Originally Posted by clavis
Originally Posted by Orbax
Originally Posted by Emrikol
The way I understand it, there is a small area or zone surrounding every character and npc. If you leave that area, it prompts an AoO. Thus, if you are careful not leave the area in your attempt to get behind them, you can avoid the AoO. In other words, I think it is working as intended. Now, whether or not trying to get behind someone should trigger an AoO is another matter.


in D&D as long as you dont leave THEIR melee range you're fine. The issue is them leaving the grid system. The spears have a range of 8.3 feet, glaives 10. Its all over the place. The character models arent exactly elegant in their space occupation and the pathing decisions for avoiding terrain will frequently bump you out. Its life when you dont know a dragon has a 20 foot bite range, but a lot of this stuff is just poor execution. I found a bug where if you leave the range of a mud mephits mud ball - 60' - itll throw one at you from across the level. They just generally need to tighten it down and give better char movement. Its so critical and in D&D players and DMs spend a significant amount of time jockeying for position. In this its a "welp. guess im goin in!"


dont forget the stripping down part and charging in, cause surface and barrels. why even have AC?
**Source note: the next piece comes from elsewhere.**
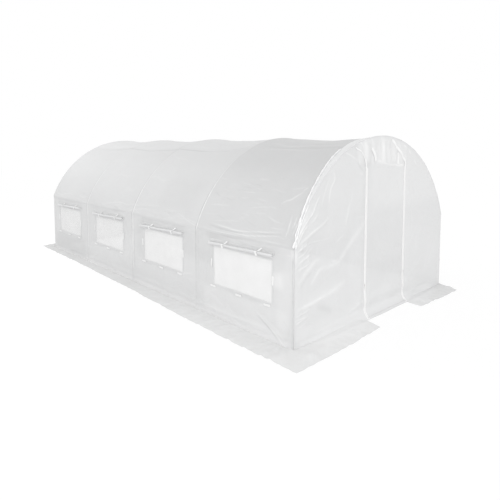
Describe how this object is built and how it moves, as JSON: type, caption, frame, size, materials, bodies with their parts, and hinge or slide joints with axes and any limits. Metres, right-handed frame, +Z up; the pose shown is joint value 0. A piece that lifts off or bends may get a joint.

but yeah agree their needs to be a tightening down of this, as well as range in which your threatened. most weapons only give a threat range of 5 ft. barring it being a reach weapon which pnp is 10 feet.


Threat feels like a band-aid fix to the inability to grid dynamic terrain. It turns into an average rotation + weapon hit range rounded up to the nearest 5. Its almost like they used the pathfinder 5 foot step, but its given to the enemy as a reaction to close further distance and get the AOO. I have an intense dislike of the entire concept and it feels lazy. Rule #1 in D&D if youre going to have something kind of crappy - give the benefit to the player, not the DM.


What is the problem you are solving? Does your proposed change solve the problem? Is your change feasible? What else will be affected by your change? Will your change impact revenue? Does your change align with the goals and strategies of the organizations (Larian, WotC)?